WHAT IS BEING ASKED: Extract every line of the material below and reproduce it faithfully.
BEGIN EXERCISE MATERIAL
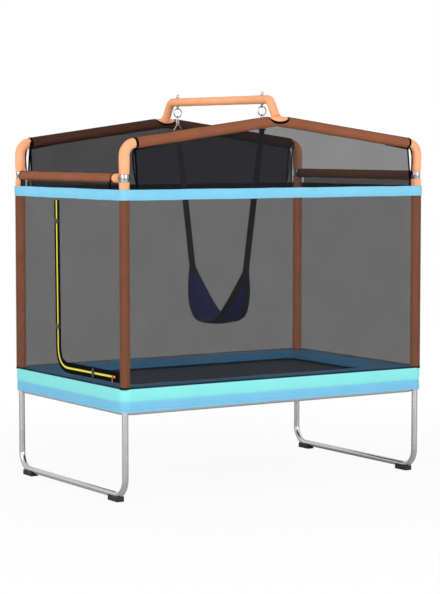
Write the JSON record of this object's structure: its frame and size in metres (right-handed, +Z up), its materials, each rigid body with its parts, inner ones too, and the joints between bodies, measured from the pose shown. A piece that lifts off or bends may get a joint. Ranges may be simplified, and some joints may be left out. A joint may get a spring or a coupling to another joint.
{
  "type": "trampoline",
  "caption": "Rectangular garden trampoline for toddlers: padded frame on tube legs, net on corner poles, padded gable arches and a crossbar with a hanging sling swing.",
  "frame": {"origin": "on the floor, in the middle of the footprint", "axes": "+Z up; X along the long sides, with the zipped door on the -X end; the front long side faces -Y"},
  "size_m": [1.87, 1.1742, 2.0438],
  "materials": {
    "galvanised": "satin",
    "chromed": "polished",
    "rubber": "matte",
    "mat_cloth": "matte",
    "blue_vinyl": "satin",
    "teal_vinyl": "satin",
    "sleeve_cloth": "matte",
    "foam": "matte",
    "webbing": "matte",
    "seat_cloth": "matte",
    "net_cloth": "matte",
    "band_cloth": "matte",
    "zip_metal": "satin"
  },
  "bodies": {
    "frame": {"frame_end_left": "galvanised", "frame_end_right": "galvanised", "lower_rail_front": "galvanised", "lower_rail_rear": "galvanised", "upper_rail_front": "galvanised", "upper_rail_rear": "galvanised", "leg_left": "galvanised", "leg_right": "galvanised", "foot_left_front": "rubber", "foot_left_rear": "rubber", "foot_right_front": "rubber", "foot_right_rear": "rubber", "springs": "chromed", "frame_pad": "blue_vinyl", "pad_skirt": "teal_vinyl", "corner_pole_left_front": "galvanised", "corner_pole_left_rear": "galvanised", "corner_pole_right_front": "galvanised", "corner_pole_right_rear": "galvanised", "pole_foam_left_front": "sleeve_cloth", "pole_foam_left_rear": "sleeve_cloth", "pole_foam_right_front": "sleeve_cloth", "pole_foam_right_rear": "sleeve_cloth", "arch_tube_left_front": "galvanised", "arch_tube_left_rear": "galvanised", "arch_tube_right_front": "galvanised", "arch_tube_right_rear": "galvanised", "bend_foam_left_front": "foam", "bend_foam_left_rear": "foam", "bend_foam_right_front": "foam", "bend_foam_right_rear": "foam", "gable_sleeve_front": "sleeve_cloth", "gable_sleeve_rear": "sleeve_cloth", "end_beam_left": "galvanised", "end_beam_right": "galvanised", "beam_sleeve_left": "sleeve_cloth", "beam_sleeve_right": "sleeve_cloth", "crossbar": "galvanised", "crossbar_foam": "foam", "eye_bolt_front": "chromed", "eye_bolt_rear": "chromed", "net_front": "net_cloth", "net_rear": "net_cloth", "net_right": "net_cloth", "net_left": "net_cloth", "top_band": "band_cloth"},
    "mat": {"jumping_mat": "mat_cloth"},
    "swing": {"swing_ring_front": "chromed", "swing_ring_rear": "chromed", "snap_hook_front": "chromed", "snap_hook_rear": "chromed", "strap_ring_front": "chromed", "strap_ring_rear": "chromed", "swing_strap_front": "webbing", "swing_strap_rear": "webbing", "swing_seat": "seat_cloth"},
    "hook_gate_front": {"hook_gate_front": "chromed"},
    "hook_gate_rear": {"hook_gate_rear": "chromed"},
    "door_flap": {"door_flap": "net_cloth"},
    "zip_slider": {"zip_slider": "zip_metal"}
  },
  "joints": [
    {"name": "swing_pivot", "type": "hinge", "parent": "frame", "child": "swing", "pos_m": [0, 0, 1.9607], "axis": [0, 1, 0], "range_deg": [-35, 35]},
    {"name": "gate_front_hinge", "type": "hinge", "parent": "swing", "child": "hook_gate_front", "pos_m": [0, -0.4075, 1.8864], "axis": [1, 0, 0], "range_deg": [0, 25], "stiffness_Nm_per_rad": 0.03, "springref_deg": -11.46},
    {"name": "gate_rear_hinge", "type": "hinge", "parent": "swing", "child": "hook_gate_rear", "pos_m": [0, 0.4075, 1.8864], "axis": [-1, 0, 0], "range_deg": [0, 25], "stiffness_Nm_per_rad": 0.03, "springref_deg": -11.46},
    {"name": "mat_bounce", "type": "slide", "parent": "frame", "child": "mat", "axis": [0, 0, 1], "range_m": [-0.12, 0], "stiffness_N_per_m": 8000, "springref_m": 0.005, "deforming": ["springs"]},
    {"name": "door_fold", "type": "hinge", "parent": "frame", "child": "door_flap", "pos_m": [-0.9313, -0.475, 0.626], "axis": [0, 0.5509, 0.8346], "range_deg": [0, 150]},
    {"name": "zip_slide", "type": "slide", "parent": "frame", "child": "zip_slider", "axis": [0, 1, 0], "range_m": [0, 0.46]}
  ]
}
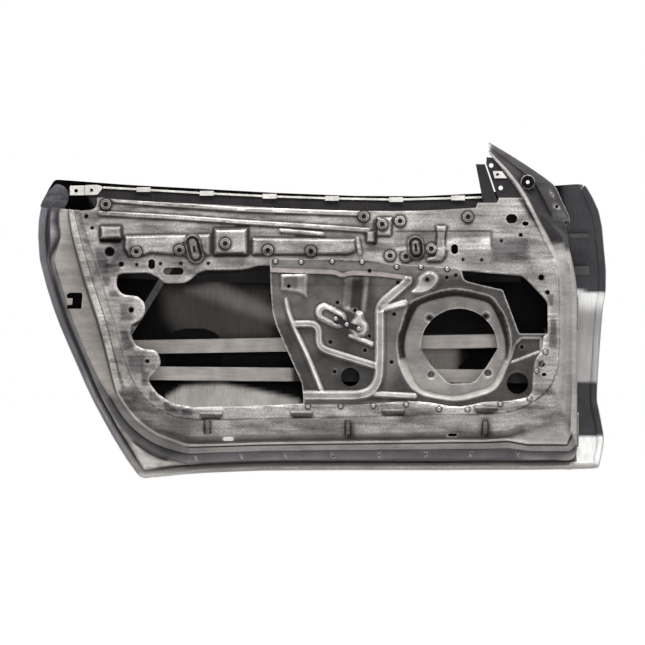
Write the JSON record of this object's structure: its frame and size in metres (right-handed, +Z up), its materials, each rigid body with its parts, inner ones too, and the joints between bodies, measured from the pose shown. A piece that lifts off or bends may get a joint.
END EXERCISE MATERIAL
RESPONSE TO THE EXERCISE:
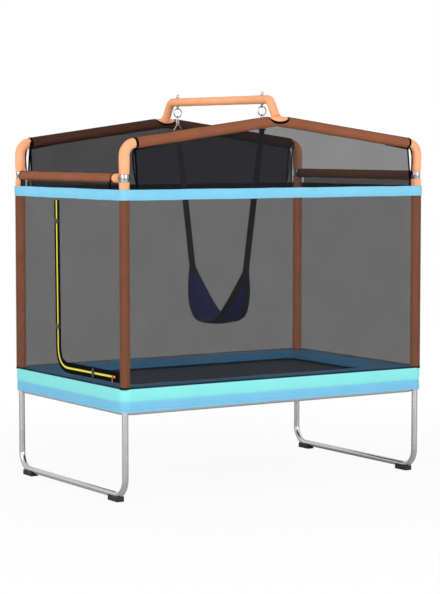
Write the JSON record of this object's structure: its frame and size in metres (right-handed, +Z up), its materials, each rigid body with its parts, inner ones too, and the joints between bodies, measured from the pose shown. A piece that lifts off or bends may get a joint. Ranges may be simplified, and some joints may be left out. A joint may get a spring or a coupling to another joint.
{
  "type": "trampoline",
  "caption": "Rectangular garden trampoline for toddlers: padded frame on tube legs, net on corner poles, padded gable arches and a crossbar with a hanging sling swing.",
  "frame": {"origin": "on the floor, in the middle of the footprint", "axes": "+Z up; X along the long sides, with the zipped door on the -X end; the front long side faces -Y"},
  "size_m": [1.87, 1.1742, 2.0438],
  "materials": {
    "galvanised": "satin",
    "chromed": "polished",
    "rubber": "matte",
    "mat_cloth": "matte",
    "blue_vinyl": "satin",
    "teal_vinyl": "satin",
    "sleeve_cloth": "matte",
    "foam": "matte",
    "webbing": "matte",
    "seat_cloth": "matte",
    "net_cloth": "matte",
    "band_cloth": "matte",
    "zip_metal": "satin"
  },
  "bodies": {
    "frame": {"frame_end_left": "galvanised", "frame_end_right": "galvanised", "lower_rail_front": "galvanised", "lower_rail_rear": "galvanised", "upper_rail_front": "galvanised", "upper_rail_rear": "galvanised", "leg_left": "galvanised", "leg_right": "galvanised", "foot_left_front": "rubber", "foot_left_rear": "rubber", "foot_right_front": "rubber", "foot_right_rear": "rubber", "springs": "chromed", "frame_pad": "blue_vinyl", "pad_skirt": "teal_vinyl", "corner_pole_left_front": "galvanised", "corner_pole_left_rear": "galvanised", "corner_pole_right_front": "galvanised", "corner_pole_right_rear": "galvanised", "pole_foam_left_front": "sleeve_cloth", "pole_foam_left_rear": "sleeve_cloth", "pole_foam_right_front": "sleeve_cloth", "pole_foam_right_rear": "sleeve_cloth", "arch_tube_left_front": "galvanised", "arch_tube_left_rear": "galvanised", "arch_tube_right_front": "galvanised", "arch_tube_right_rear": "galvanised", "bend_foam_left_front": "foam", "bend_foam_left_rear": "foam", "bend_foam_right_front": "foam", "bend_foam_right_rear": "foam", "gable_sleeve_front": "sleeve_cloth", "gable_sleeve_rear": "sleeve_cloth", "end_beam_left": "galvanised", "end_beam_right": "galvanised", "beam_sleeve_left": "sleeve_cloth", "beam_sleeve_right": "sleeve_cloth", "crossbar": "galvanised", "crossbar_foam": "foam", "eye_bolt_front": "chromed", "eye_bolt_rear": "chromed", "net_front": "net_cloth", "net_rear": "net_cloth", "net_right": "net_cloth", "net_left": "net_cloth", "top_band": "band_cloth"},
    "mat": {"jumping_mat": "mat_cloth"},
    "swing": {"swing_ring_front": "chromed", "swing_ring_rear": "chromed", "snap_hook_front": "chromed", "snap_hook_rear": "chromed", "strap_ring_front": "chromed", "strap_ring_rear": "chromed", "swing_strap_front": "webbing", "swing_strap_rear": "webbing", "swing_seat": "seat_cloth"},
    "hook_gate_front": {"hook_gate_front": "chromed"},
    "hook_gate_rear": {"hook_gate_rear": "chromed"},
    "door_flap": {"door_flap": "net_cloth"},
    "zip_slider": {"zip_slider": "zip_metal"}
  },
  "joints": [
    {"name": "swing_pivot", "type": "hinge", "parent": "frame", "child": "swing", "pos_m": [0, 0, 1.9607], "axis": [0, 1, 0], "range_deg": [-35, 35]},
    {"name": "gate_front_hinge", "type": "hinge", "parent": "swing", "child": "hook_gate_front", "pos_m": [0, -0.4075, 1.8864], "axis": [1, 0, 0], "range_deg": [0, 25], "stiffness_Nm_per_rad": 0.03, "springref_deg": -11.46},
    {"name": "gate_rear_hinge", "type": "hinge", "parent": "swing", "child": "hook_gate_rear", "pos_m": [0, 0.4075, 1.8864], "axis": [-1, 0, 0], "range_deg": [0, 25], "stiffness_Nm_per_rad": 0.03, "springref_deg": -11.46},
    {"name": "mat_bounce", "type": "slide", "parent": "frame", "child": "mat", "axis": [0, 0, 1], "range_m": [-0.12, 0], "stiffness_N_per_m": 8000, "springref_m": 0.005, "deforming": ["springs"]},
    {"name": "door_fold", "type": "hinge", "parent": "frame", "child": "door_flap", "pos_m": [-0.9313, -0.475, 0.626], "axis": [0, 0.5509, 0.8346], "range_deg": [0, 150]},
    {"name": "zip_slide", "type": "slide", "parent": "frame", "child": "zip_slider", "axis": [0, 1, 0], "range_m": [0, 0.46]}
  ]
}
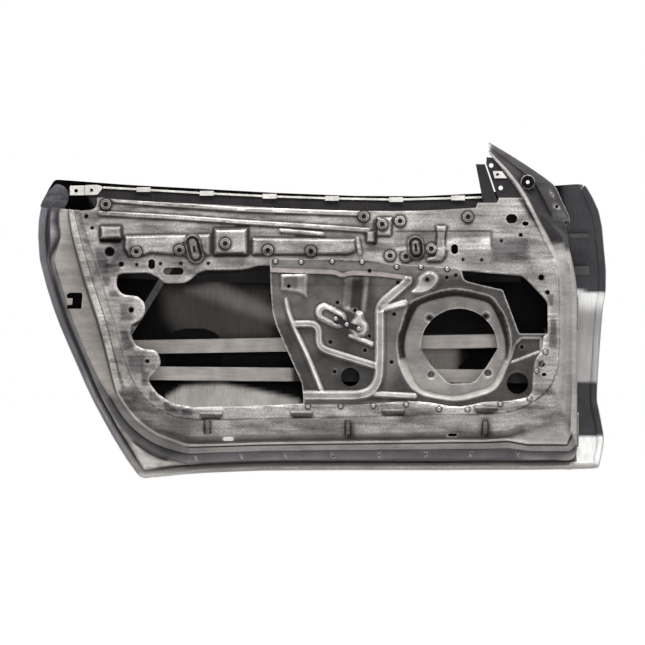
Write the JSON record of this object's structure: its frame and size in metres (right-handed, +Z up), its materials, each rigid body with its parts, inner ones too, and the joints between bodies, measured from the pose shown. A piece that lifts off or bends may get a joint.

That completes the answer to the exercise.